===== Material provided =====
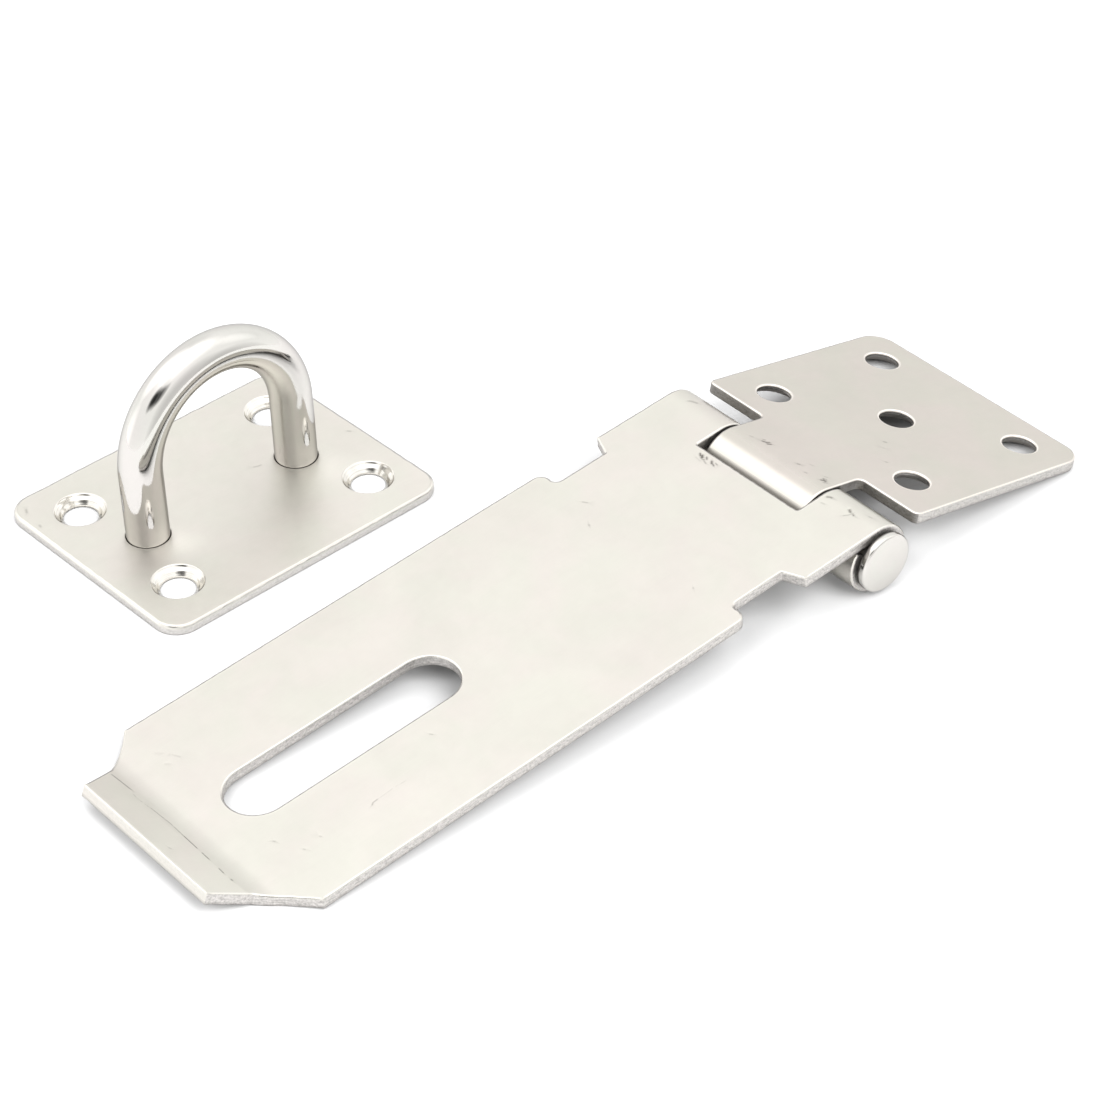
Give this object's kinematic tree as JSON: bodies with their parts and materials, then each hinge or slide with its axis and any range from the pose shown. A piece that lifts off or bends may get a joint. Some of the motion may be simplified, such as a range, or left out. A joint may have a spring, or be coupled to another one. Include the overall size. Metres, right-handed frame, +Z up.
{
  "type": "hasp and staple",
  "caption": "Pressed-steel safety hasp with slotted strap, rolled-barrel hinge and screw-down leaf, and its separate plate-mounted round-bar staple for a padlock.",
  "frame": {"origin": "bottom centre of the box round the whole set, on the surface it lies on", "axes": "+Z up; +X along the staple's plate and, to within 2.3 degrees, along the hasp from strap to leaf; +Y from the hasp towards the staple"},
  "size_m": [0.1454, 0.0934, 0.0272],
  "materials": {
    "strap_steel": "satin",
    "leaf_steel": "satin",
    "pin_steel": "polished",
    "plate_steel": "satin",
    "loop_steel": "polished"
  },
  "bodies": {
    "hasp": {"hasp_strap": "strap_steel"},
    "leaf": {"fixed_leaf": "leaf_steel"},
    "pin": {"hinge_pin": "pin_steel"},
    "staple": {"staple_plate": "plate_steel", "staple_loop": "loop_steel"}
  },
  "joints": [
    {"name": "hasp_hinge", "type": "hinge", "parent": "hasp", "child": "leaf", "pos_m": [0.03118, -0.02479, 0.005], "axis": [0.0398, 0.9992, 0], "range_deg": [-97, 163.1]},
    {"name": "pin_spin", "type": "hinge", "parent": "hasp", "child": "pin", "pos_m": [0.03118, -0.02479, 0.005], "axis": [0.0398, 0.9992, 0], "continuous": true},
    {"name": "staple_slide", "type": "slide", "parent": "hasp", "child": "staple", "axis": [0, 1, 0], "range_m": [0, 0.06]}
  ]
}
=====
===== Material provided =====
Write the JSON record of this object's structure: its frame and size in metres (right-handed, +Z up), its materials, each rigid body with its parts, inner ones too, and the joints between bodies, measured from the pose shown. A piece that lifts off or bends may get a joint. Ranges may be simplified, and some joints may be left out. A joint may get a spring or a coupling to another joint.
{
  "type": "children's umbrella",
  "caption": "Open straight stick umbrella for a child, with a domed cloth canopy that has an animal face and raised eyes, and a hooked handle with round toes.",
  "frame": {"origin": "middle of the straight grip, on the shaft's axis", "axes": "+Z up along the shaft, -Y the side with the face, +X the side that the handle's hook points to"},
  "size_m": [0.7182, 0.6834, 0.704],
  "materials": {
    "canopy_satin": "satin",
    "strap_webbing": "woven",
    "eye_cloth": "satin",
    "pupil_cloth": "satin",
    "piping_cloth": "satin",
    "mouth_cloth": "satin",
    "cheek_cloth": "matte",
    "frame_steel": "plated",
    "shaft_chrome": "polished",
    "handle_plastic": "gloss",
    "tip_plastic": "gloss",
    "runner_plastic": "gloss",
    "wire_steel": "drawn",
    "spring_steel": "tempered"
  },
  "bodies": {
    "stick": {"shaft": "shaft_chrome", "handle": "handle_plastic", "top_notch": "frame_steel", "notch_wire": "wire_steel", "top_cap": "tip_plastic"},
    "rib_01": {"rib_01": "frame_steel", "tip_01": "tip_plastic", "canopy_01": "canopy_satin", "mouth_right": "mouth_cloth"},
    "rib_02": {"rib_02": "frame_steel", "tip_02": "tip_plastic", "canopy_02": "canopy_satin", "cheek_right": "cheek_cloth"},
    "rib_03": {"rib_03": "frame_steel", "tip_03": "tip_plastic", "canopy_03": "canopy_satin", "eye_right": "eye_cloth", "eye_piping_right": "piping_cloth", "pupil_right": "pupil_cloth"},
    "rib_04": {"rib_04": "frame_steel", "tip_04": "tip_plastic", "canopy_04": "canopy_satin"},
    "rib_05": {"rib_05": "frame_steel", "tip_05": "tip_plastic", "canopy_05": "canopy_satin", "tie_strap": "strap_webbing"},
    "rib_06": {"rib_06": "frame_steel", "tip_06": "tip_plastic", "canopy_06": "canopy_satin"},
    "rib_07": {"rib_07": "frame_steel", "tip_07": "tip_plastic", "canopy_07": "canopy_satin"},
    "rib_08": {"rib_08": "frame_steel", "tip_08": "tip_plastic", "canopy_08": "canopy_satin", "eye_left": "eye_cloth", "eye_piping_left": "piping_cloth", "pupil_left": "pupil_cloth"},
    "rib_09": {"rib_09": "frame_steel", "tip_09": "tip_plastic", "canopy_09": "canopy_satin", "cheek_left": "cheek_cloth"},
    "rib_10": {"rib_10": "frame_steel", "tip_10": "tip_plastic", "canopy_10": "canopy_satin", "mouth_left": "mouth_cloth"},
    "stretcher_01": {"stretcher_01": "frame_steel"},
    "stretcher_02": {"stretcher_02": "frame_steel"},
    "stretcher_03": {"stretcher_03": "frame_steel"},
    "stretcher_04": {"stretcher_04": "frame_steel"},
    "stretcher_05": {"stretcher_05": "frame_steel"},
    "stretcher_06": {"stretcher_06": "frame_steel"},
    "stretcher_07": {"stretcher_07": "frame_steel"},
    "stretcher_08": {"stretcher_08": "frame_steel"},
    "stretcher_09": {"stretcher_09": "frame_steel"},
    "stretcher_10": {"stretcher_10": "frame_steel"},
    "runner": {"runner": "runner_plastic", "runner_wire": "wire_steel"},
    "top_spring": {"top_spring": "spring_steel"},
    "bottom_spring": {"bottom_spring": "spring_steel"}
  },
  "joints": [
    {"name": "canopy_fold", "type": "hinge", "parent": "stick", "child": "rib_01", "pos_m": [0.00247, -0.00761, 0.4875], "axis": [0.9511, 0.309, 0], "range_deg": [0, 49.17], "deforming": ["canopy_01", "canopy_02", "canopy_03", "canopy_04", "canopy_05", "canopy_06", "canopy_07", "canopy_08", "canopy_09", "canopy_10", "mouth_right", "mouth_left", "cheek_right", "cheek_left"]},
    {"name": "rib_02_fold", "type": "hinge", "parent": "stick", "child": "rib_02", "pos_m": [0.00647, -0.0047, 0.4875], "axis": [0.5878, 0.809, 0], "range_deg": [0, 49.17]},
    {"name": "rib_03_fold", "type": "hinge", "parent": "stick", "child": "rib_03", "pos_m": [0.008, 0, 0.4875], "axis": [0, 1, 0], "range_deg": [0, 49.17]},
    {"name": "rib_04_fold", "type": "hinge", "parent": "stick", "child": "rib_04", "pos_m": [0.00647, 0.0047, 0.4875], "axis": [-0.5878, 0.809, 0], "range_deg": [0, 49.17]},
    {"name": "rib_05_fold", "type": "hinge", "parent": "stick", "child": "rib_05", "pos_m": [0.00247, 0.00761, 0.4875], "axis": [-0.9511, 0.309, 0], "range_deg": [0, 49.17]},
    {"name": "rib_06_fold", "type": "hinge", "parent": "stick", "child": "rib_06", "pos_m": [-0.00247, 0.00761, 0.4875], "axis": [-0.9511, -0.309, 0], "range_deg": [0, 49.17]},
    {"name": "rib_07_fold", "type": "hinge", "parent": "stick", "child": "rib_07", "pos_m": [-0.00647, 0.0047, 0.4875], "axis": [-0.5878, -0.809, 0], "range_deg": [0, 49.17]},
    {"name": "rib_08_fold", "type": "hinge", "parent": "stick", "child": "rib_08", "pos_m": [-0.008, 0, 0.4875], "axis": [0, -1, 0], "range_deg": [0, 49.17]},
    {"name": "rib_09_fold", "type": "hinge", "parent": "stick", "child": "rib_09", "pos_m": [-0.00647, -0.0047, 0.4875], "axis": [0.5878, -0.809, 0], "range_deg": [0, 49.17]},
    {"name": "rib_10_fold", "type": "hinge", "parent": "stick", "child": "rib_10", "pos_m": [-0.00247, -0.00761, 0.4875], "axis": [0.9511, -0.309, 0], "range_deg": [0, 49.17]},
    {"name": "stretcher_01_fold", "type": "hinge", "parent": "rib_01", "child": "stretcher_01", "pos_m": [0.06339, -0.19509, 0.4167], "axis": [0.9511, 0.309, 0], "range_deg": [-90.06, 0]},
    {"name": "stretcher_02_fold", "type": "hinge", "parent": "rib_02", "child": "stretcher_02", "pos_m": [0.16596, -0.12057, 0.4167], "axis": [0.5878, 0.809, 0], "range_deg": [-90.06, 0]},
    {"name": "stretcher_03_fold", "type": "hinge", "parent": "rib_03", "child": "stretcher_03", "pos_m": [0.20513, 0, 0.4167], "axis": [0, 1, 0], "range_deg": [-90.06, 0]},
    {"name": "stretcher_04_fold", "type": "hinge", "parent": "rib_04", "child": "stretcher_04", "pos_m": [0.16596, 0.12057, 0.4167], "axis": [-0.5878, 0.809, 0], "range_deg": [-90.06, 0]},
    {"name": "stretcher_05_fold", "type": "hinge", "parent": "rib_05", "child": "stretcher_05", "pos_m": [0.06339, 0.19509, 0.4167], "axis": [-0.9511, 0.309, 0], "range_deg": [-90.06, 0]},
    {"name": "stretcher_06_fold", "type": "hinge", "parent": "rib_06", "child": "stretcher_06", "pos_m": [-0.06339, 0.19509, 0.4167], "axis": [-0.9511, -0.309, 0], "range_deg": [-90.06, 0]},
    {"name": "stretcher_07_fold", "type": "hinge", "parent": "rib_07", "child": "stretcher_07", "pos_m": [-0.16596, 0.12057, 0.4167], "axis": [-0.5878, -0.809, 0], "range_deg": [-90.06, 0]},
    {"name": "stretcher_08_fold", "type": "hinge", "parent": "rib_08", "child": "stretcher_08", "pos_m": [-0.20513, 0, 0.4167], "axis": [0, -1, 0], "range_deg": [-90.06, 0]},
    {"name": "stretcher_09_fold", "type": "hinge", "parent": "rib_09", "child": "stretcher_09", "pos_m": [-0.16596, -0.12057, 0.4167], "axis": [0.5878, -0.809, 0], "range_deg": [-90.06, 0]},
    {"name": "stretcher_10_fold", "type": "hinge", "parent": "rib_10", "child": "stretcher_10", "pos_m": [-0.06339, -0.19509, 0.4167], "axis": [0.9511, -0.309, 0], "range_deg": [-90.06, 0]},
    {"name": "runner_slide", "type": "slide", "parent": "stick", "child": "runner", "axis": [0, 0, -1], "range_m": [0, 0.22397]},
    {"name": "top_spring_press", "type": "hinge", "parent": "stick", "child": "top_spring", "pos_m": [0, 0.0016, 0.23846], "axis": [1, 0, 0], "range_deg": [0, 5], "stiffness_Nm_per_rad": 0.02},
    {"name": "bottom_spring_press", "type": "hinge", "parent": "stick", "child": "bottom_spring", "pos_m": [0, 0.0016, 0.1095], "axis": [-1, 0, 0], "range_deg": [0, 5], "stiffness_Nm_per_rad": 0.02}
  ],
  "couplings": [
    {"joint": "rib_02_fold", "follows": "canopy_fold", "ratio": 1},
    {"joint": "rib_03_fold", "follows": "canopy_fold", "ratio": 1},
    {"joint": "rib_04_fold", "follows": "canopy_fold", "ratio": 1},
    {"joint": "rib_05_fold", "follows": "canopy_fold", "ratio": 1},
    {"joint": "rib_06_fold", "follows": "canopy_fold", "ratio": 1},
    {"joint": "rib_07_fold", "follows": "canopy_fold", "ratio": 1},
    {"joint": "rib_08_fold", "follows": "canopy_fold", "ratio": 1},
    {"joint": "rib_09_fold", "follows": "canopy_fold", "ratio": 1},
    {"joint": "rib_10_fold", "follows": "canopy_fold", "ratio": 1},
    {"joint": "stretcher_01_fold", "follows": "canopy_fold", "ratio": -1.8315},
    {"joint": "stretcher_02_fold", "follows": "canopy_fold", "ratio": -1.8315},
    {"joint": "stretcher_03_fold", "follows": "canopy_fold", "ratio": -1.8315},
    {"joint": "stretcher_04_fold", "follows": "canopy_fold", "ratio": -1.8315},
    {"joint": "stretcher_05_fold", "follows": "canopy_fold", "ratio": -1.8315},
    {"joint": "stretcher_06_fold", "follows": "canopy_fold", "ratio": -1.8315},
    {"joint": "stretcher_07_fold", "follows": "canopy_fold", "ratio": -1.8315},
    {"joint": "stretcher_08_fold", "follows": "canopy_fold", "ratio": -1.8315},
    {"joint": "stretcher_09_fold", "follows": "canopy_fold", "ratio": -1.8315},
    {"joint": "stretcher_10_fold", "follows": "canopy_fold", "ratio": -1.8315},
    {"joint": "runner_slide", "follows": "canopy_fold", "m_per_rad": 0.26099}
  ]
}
=====
## Aim of the exercise
Of the lines in the data above, how many contain the word "shown"? Give only that figure.

## The reply
2